Though throughout the history of spaceflight there have been many SSTO designs, no such design was ever put into production. The reasons for this are not only economic in nature; there are also substantial engineering problems that must be solved:
- Fuel tanks - The biggest problem for all SSTO designs lies in the ratio between launch mass and payload mass. In the rocket equation, this parameter is part of the mass ratio. Because SSTOs can't drop construction mass during launch, they have to carry the large fuel tanks into orbit, even when they are almost empty. While multistage launchers can simply drop a stage and reduce the construction mass during ascent, a single-stage rocket has to accelerate the whole structure into orbit.
- Engine performance - The engines on an SSTO have to work from launch (at ambient pressure) until reaching orbit in a vacuum. While multistage rockets simply use optimized engines for each phase of the ascent, SSTO designs rely often on complex and often unrealistic engine designs.
- Recovery - An SSTO launcher only makes economic sense when it can be reused. However, making the system reusable increases structure and fuel mass (in other words, total launch mass).

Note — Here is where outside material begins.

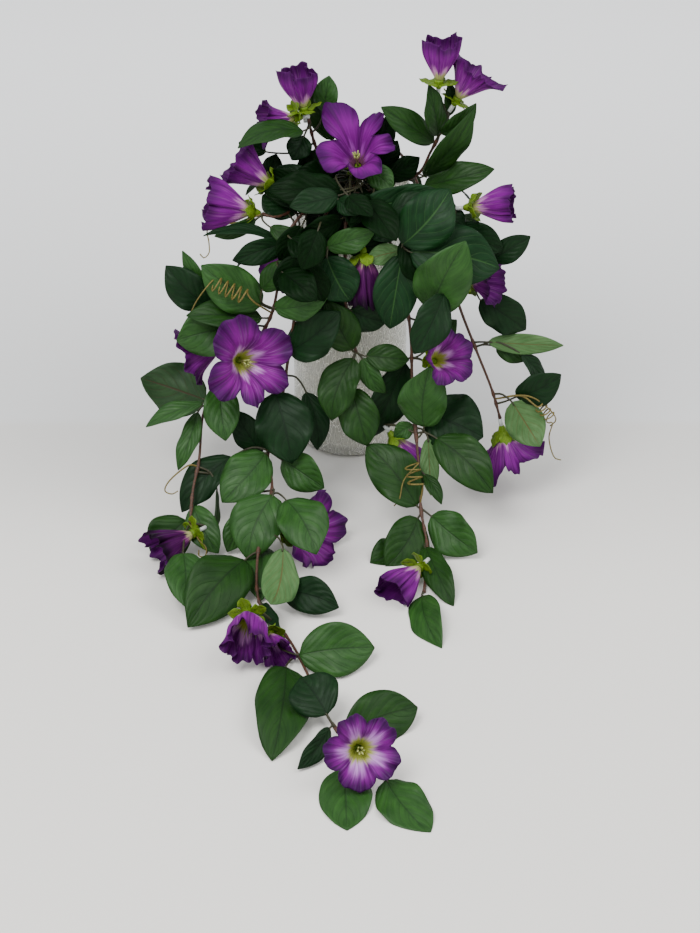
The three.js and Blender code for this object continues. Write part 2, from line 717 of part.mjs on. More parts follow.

Many past SSTO designs have been multimillion kilogram vehicles, standing taller than the Saturn V.
Alternatives
EADS Bremen is currently developing a Single-Stage-to-Suborbital launch vehicle with a reuseable winged first stage. This approach needs significantly less fuel for ascent and landing. Similar approaches had been pursued by the USA until the mid nineties, but were discontinued as a result of budget cuts.